You are asking for a books worth of answer and I therefore propose you get a good book on databases. There are many.
To get you started, here are some database basics:
First, you need a great data model based not just on what data you need to store but on usage patterns. Good database performance starts with good schema design.
Second, place indicies on columns based upon expected lookup AND update needs as update performance is often overlooked.
Third, don't put functions in where clauses if at all possible.

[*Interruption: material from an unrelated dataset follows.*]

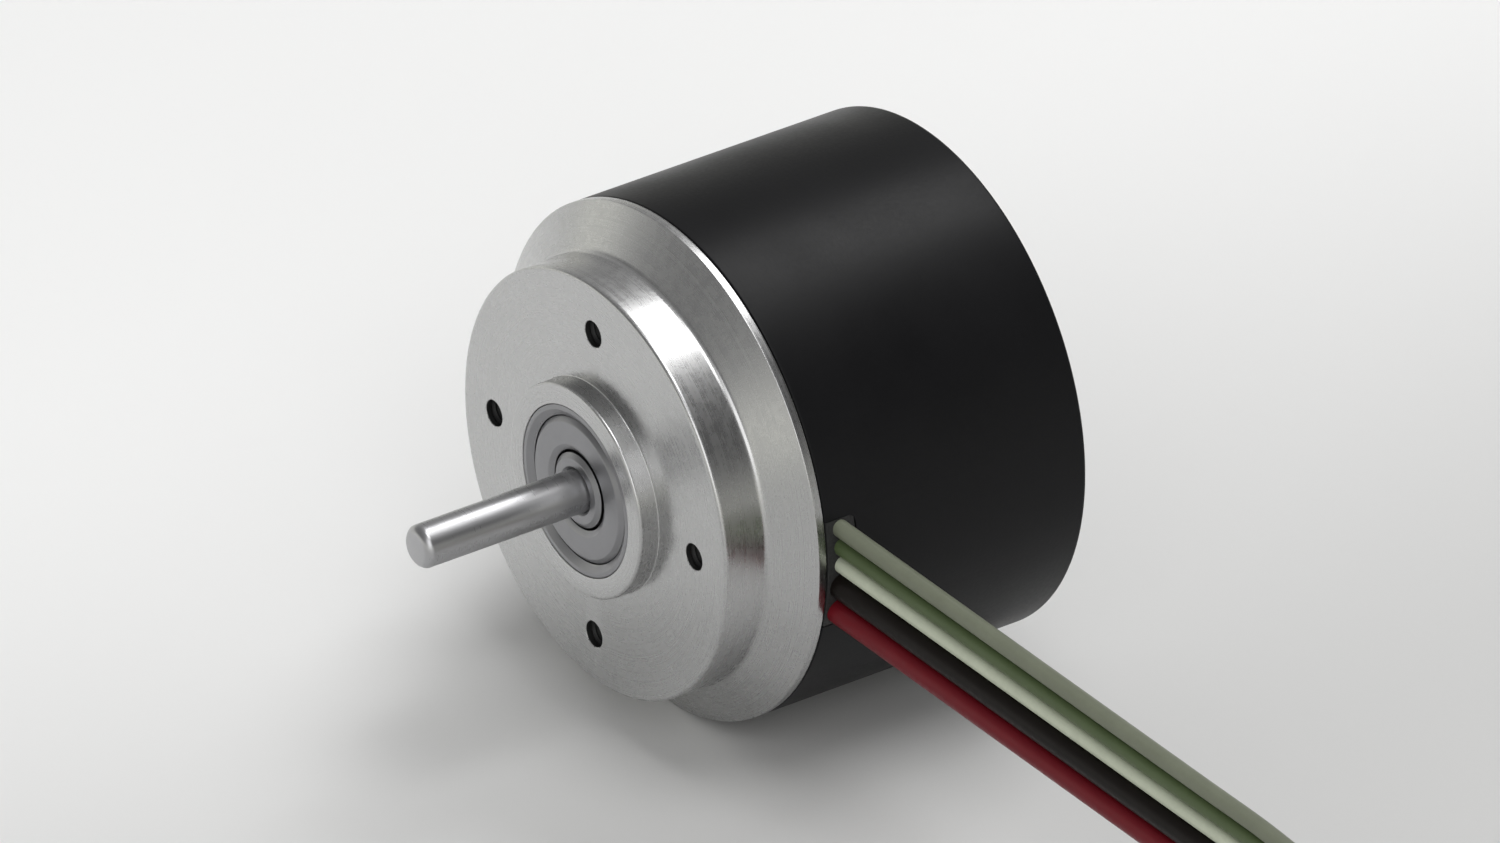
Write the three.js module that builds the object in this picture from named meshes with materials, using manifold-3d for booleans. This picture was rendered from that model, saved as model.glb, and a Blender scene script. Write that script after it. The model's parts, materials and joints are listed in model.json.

Fourth, use an -ahem- RDBMS engine that is of quality design. I would respectfully submit that while it has improved greatly in the recent past, mysql does not qualify. (Apologies to those who wish to argue it has finally made the grade in recent times.) There is no longer any need to choose between high-price and quality; Postgres (aka PostgreSql) is available open-source and is truly fantastic - and has all the plug-ins available to meet your needs.
Finally, learn what you are asking a database engine to do - gain some insight into internals - so you can better judge what kinds of things are expensive and why.
I'm going to second #Mark Baker, and say that you need to build indices on your tables.
For other queries than the one you selected, you should also be aware that using constructs such as IN() is faster than a series of OR statements in the query. There are lots of little steps you can take to speed-up individual queries.
Indexing is key to performance with this number of records, but how you write the queries can make a big difference as well. Specific performance tuning methods vary by database, but in general, avoid returning more records or fields than you actually need, make sure all join fields are indexed (as well as common where clause fields), avoid cursors (although I think this is less true in Oracle than SQL Server I don't know about mySQL).
Hardware can also be a bottleneck especially if you are running things besides the database server on the same machine.